> GIVEN REQUEST:
Extract all lines in the data that contain the word "JSON".
── PROVIDED RECORDS
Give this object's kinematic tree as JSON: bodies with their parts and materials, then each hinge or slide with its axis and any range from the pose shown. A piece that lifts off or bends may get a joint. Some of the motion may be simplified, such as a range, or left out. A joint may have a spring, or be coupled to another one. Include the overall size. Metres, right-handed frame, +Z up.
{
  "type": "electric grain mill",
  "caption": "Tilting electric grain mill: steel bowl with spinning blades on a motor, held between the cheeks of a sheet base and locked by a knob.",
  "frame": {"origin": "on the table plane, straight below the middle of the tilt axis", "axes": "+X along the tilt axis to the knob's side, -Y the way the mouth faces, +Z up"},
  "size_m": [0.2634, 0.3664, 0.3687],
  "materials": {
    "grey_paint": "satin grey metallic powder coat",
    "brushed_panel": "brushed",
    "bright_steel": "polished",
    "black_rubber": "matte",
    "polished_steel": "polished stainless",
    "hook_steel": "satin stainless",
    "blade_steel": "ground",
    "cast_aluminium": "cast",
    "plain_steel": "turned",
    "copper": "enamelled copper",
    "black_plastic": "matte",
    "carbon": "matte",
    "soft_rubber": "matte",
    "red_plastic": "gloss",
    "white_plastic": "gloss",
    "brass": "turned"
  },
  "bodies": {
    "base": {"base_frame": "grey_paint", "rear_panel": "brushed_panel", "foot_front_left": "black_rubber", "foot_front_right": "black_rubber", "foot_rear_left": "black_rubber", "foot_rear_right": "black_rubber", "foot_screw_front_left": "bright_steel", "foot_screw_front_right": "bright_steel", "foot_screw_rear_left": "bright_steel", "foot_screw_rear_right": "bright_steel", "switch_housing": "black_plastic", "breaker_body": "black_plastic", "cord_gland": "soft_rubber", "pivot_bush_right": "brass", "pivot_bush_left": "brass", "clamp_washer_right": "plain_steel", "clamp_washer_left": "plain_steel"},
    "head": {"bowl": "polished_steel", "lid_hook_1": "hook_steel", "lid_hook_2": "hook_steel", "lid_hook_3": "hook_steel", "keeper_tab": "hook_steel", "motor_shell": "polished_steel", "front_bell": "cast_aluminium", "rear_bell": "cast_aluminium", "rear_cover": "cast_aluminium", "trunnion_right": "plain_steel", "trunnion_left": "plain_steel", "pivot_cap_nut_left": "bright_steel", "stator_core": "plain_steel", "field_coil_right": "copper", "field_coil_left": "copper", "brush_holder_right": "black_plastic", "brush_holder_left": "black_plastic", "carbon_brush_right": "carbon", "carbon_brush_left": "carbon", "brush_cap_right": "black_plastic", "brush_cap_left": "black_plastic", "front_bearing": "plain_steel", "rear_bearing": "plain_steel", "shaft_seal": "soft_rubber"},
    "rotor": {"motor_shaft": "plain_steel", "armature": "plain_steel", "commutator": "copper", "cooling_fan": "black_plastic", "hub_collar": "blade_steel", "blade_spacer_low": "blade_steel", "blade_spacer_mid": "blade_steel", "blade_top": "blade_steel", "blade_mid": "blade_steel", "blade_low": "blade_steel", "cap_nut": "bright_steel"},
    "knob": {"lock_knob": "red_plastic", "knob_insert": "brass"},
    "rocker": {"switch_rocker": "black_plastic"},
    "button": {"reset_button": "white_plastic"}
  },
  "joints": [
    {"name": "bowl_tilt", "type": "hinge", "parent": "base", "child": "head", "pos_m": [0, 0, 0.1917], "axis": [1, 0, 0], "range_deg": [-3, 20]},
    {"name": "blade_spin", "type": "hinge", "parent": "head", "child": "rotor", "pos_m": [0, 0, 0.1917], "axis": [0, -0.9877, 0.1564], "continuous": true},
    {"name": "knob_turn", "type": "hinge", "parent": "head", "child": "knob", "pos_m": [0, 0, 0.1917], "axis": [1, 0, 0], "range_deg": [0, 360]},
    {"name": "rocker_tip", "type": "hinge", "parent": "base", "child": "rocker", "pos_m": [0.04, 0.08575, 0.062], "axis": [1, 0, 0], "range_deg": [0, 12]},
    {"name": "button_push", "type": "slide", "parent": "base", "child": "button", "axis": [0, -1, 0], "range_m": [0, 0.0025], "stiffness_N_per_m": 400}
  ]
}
────
── PROVIDED RECORDS
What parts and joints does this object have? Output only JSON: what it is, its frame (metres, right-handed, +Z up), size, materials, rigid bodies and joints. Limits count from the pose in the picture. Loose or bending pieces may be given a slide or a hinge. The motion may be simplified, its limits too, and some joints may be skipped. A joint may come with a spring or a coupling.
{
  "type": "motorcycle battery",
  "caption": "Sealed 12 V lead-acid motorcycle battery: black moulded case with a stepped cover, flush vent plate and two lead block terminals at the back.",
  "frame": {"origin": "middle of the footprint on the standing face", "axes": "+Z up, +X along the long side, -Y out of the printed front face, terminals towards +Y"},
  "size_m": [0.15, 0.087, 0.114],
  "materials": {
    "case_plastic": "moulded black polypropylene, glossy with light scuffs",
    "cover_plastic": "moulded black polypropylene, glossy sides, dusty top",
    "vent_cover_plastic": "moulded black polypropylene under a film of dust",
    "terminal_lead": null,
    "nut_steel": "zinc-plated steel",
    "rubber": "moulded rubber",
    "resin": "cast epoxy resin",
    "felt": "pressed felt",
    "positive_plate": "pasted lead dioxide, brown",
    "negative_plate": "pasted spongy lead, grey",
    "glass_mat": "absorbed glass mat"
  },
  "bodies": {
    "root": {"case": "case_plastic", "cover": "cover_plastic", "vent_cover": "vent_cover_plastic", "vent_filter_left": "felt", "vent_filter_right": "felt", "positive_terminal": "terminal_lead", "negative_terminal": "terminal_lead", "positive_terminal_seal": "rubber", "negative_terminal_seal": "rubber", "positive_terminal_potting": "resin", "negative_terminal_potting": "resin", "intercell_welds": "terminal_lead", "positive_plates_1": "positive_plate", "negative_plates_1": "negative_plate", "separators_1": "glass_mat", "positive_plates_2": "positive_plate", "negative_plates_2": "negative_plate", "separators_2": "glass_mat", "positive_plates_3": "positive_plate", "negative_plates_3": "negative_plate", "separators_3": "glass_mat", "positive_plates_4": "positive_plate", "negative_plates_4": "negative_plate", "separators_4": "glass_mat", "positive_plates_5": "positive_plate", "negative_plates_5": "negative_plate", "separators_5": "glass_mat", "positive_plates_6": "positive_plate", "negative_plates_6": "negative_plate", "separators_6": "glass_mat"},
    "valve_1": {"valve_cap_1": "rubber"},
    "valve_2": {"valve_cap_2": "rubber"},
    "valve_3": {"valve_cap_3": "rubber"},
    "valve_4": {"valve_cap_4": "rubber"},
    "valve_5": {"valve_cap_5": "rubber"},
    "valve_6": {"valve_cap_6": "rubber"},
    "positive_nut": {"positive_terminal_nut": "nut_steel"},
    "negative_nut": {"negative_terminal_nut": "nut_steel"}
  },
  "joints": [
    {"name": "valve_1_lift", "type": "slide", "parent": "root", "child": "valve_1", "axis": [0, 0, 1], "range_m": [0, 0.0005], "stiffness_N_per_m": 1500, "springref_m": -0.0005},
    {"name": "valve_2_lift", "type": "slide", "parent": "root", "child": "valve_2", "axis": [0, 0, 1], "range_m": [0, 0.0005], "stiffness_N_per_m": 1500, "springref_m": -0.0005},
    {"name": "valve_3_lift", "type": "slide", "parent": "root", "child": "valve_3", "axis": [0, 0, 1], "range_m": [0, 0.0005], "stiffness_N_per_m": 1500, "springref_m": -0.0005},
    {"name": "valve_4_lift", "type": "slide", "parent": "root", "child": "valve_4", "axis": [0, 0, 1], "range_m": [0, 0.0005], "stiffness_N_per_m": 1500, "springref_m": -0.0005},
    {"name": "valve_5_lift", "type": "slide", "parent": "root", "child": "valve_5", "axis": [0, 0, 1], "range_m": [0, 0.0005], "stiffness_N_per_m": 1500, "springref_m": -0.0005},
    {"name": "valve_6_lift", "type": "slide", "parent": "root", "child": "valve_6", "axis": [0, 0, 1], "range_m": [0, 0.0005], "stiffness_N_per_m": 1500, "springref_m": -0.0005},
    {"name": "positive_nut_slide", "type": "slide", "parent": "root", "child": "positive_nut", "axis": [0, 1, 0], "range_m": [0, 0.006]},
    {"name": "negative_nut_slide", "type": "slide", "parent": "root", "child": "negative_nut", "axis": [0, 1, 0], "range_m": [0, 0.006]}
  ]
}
────
> RESPONSE FOR THIS EXERCISE:
Give this object's kinematic tree as JSON: bodies with their parts and materials, then each hinge or slide with its axis and any range from the pose shown. A piece that lifts off or bends may get a joint. Some of the motion may be simplified, such as a range, or left out. A joint may have a spring, or be coupled to another one. Include the overall size. Metres, right-handed frame, +Z up.
What parts and joints does this object have? Output only JSON: what it is, its frame (metres, right-handed, +Z up), size, materials, rigid bodies and joints. Limits count from the pose in the picture. Loose or bending pieces may be given a slide or a hinge. The motion may be simplified, its limits too, and some joints may be skipped. A joint may come with a spring or a coupling.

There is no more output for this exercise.